[BEGIN Dataset rows]
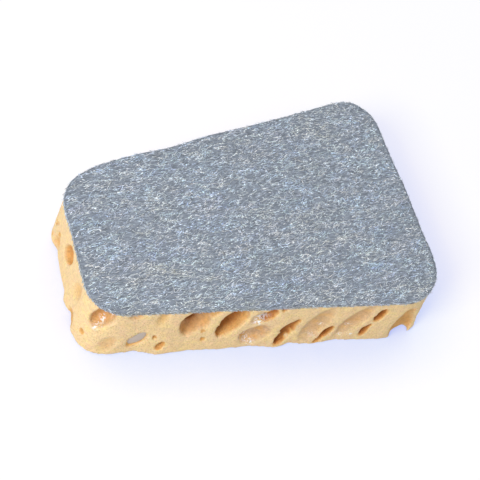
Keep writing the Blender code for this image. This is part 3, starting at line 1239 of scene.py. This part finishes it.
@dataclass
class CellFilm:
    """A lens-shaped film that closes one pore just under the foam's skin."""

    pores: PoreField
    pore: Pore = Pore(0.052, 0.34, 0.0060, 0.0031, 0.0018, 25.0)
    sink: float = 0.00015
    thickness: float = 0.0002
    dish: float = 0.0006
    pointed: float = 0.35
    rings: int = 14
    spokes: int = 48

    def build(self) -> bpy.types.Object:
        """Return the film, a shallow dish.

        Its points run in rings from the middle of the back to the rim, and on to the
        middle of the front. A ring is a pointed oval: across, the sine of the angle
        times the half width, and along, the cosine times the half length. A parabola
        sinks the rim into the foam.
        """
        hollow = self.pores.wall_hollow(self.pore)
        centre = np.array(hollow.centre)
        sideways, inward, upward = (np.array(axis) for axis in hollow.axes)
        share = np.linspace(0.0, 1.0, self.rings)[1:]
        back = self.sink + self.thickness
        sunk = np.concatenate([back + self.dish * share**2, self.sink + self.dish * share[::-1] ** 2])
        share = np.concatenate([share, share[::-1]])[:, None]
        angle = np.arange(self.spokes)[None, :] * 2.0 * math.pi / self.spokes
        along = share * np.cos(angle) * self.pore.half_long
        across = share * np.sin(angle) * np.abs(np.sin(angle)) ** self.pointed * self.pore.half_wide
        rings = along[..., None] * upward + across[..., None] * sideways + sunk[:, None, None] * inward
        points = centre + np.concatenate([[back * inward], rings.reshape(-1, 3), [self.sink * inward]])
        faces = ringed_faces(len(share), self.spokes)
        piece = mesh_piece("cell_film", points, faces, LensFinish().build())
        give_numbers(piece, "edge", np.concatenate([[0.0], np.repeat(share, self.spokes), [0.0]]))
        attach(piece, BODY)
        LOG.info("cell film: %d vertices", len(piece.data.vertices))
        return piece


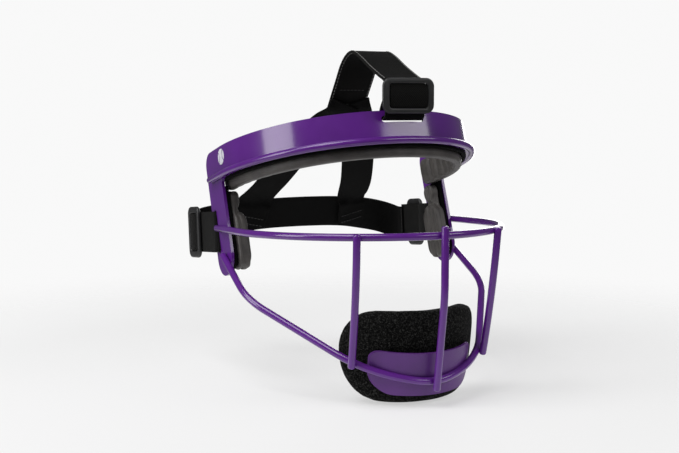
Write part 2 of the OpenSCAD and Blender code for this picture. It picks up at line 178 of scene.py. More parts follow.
[END Dataset rows]
Task prompt:
All lines from the beginning of the material above through the one with "a shallow dish." need to be returned exactly; please return those and only those.

Answer to the problem:
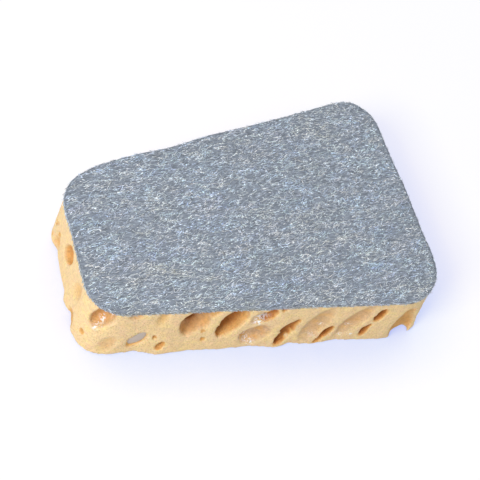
Keep writing the Blender code for this image. This is part 3, starting at line 1239 of scene.py. This part finishes it.
@dataclass
class CellFilm:
    """A lens-shaped film that closes one pore just under the foam's skin."""

    pores: PoreField
    pore: Pore = Pore(0.052, 0.34, 0.0060, 0.0031, 0.0018, 25.0)
    sink: float = 0.00015
    thickness: float = 0.0002
    dish: float = 0.0006
    pointed: float = 0.35
    rings: int = 14
    spokes: int = 48

    def build(self) -> bpy.types.Object:
        """Return the film, a shallow dish.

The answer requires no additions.